What you need to do -
Each entry has to be copied exactly, with nothing missed.
********************
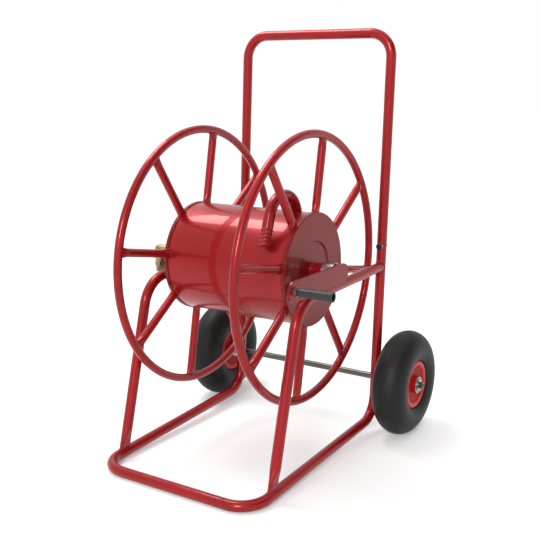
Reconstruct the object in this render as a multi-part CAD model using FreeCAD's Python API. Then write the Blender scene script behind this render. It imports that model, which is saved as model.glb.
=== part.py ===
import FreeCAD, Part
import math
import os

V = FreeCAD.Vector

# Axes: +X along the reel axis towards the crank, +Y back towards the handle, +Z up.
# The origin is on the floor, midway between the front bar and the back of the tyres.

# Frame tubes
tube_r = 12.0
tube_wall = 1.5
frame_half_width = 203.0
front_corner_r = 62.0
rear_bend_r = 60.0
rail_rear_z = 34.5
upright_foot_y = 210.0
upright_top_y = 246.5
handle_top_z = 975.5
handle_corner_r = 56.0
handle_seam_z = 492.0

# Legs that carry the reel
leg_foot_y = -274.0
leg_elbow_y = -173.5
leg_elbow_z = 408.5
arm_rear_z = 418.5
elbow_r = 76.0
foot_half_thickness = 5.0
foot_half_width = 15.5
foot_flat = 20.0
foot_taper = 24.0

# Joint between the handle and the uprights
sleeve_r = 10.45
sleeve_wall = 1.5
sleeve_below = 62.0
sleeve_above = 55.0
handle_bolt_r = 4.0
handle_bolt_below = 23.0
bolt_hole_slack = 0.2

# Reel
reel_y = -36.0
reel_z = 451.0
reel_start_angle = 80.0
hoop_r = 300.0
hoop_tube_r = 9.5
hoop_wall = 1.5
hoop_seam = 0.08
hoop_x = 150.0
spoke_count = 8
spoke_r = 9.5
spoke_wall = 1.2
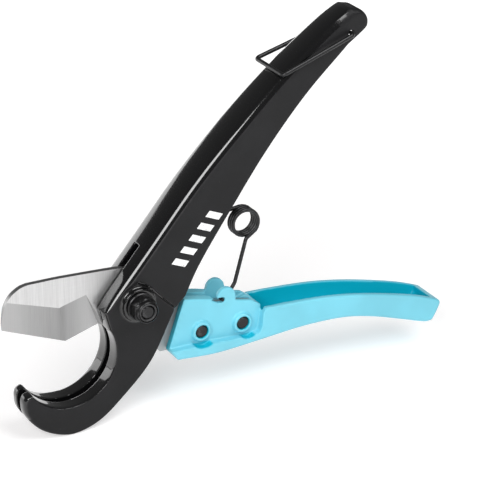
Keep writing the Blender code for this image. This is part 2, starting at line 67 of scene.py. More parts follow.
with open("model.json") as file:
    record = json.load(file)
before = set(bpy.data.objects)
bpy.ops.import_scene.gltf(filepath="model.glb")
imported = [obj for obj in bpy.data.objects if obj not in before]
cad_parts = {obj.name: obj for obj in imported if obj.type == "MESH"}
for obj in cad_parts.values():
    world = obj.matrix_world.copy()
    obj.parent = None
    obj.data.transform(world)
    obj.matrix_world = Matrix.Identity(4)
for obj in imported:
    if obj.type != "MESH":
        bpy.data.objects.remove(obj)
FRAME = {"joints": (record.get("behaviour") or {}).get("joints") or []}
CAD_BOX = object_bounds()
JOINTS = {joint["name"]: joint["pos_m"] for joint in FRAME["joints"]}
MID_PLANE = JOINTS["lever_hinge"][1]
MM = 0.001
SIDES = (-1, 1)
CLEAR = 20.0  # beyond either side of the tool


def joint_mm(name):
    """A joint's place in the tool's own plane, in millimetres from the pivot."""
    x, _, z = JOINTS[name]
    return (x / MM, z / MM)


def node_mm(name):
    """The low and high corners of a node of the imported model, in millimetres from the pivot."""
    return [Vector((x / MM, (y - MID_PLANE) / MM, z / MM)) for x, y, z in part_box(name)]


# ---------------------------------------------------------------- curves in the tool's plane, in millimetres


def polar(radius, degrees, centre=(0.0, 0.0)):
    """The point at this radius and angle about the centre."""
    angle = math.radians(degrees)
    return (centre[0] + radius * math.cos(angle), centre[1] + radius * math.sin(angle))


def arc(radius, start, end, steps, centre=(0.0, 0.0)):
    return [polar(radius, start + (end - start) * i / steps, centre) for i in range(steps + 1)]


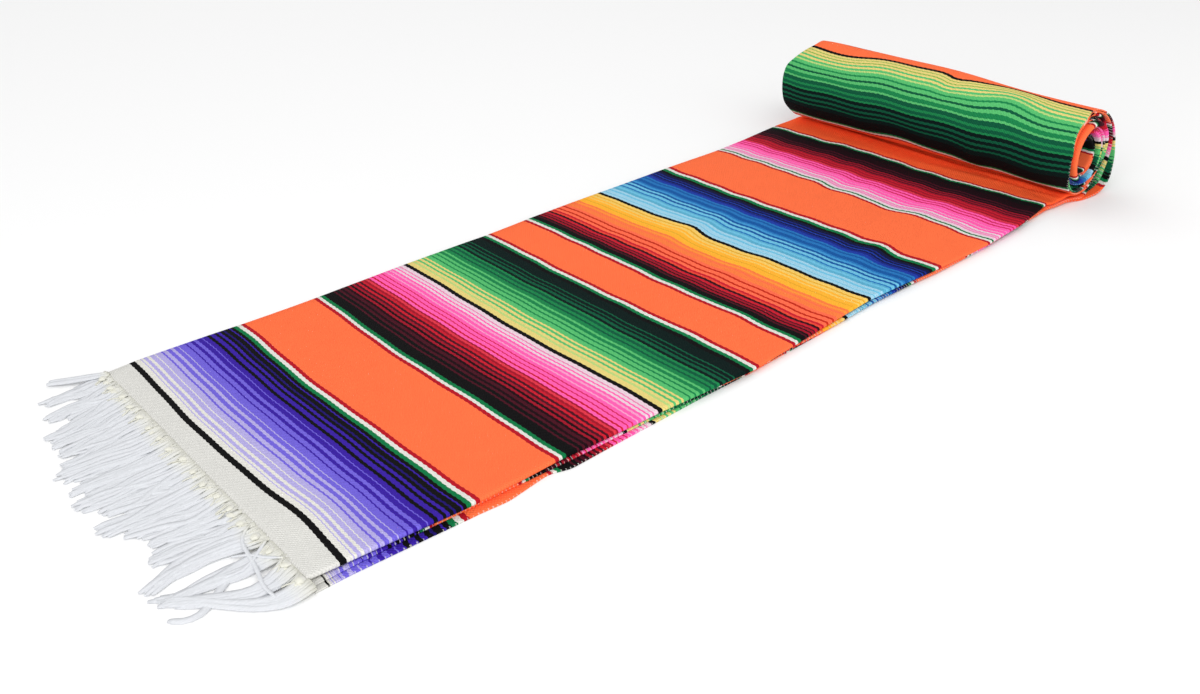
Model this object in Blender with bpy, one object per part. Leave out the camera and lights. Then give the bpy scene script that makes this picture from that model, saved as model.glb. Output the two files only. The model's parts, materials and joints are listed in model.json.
********************
Finished exercise -
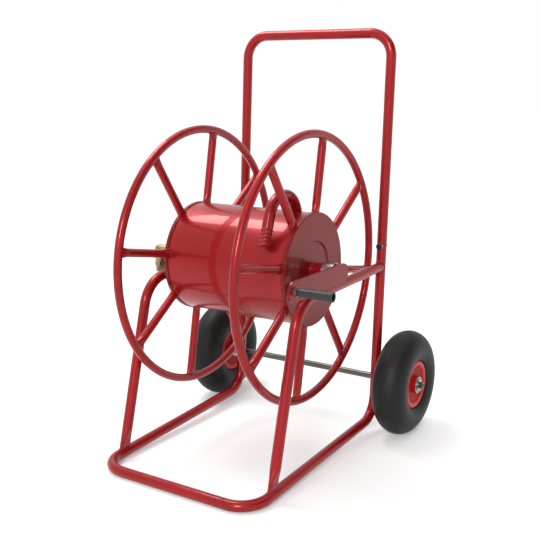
Reconstruct the object in this render as a multi-part CAD model using FreeCAD's Python API. Then write the Blender scene script behind this render. It imports that model, which is saved as model.glb.
=== part.py ===
import FreeCAD, Part
import math
import os

V = FreeCAD.Vector

# Axes: +X along the reel axis towards the crank, +Y back towards the handle, +Z up.
# The origin is on the floor, midway between the front bar and the back of the tyres.

# Frame tubes
tube_r = 12.0
tube_wall = 1.5
frame_half_width = 203.0
front_corner_r = 62.0
rear_bend_r = 60.0
rail_rear_z = 34.5
upright_foot_y = 210.0
upright_top_y = 246.5
handle_top_z = 975.5
handle_corner_r = 56.0
handle_seam_z = 492.0

# Legs that carry the reel
leg_foot_y = -274.0
leg_elbow_y = -173.5
leg_elbow_z = 408.5
arm_rear_z = 418.5
elbow_r = 76.0
foot_half_thickness = 5.0
foot_half_width = 15.5
foot_flat = 20.0
foot_taper = 24.0

# Joint between the handle and the uprights
sleeve_r = 10.45
sleeve_wall = 1.5
sleeve_below = 62.0
sleeve_above = 55.0
handle_bolt_r = 4.0
handle_bolt_below = 23.0
bolt_hole_slack = 0.2

# Reel
reel_y = -36.0
reel_z = 451.0
reel_start_angle = 80.0
hoop_r = 300.0
hoop_tube_r = 9.5
hoop_wall = 1.5
hoop_seam = 0.08
hoop_x = 150.0
spoke_count = 8
spoke_r = 9.5
spoke_wall = 1.2
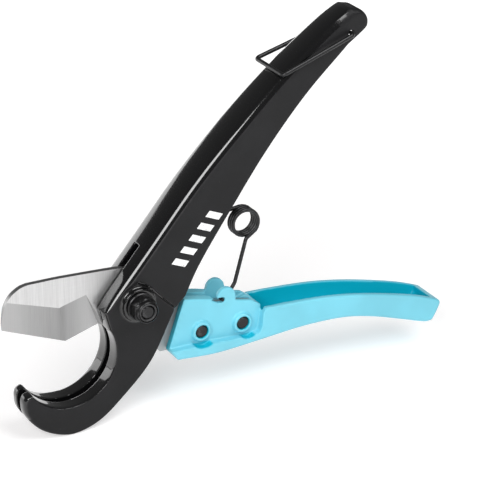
Keep writing the Blender code for this image. This is part 2, starting at line 67 of scene.py. More parts follow.
with open("model.json") as file:
    record = json.load(file)
before = set(bpy.data.objects)
bpy.ops.import_scene.gltf(filepath="model.glb")
imported = [obj for obj in bpy.data.objects if obj not in before]
cad_parts = {obj.name: obj for obj in imported if obj.type == "MESH"}
for obj in cad_parts.values():
    world = obj.matrix_world.copy()
    obj.parent = None
    obj.data.transform(world)
    obj.matrix_world = Matrix.Identity(4)
for obj in imported:
    if obj.type != "MESH":
        bpy.data.objects.remove(obj)
FRAME = {"joints": (record.get("behaviour") or {}).get("joints") or []}
CAD_BOX = object_bounds()
JOINTS = {joint["name"]: joint["pos_m"] for joint in FRAME["joints"]}
MID_PLANE = JOINTS["lever_hinge"][1]
MM = 0.001
SIDES = (-1, 1)
CLEAR = 20.0  # beyond either side of the tool


def joint_mm(name):
    """A joint's place in the tool's own plane, in millimetres from the pivot."""
    x, _, z = JOINTS[name]
    return (x / MM, z / MM)


def node_mm(name):
    """The low and high corners of a node of the imported model, in millimetres from the pivot."""
    return [Vector((x / MM, (y - MID_PLANE) / MM, z / MM)) for x, y, z in part_box(name)]


# ---------------------------------------------------------------- curves in the tool's plane, in millimetres


def polar(radius, degrees, centre=(0.0, 0.0)):
    """The point at this radius and angle about the centre."""
    angle = math.radians(degrees)
    return (centre[0] + radius * math.cos(angle), centre[1] + radius * math.sin(angle))


def arc(radius, start, end, steps, centre=(0.0, 0.0)):
    return [polar(radius, start + (end - start) * i / steps, centre) for i in range(steps + 1)]


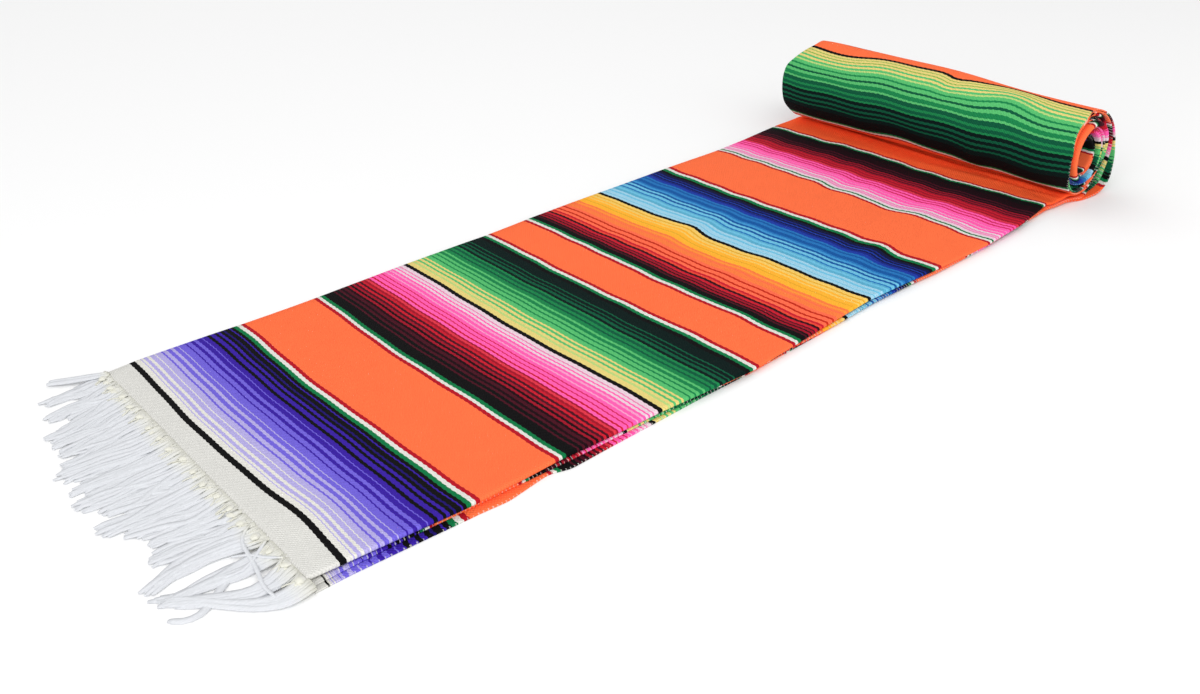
Model this object in Blender with bpy, one object per part. Leave out the camera and lights. Then give the bpy scene script that makes this picture from that model, saved as model.glb. Output the two files only. The model's parts, materials and joints are listed in model.json.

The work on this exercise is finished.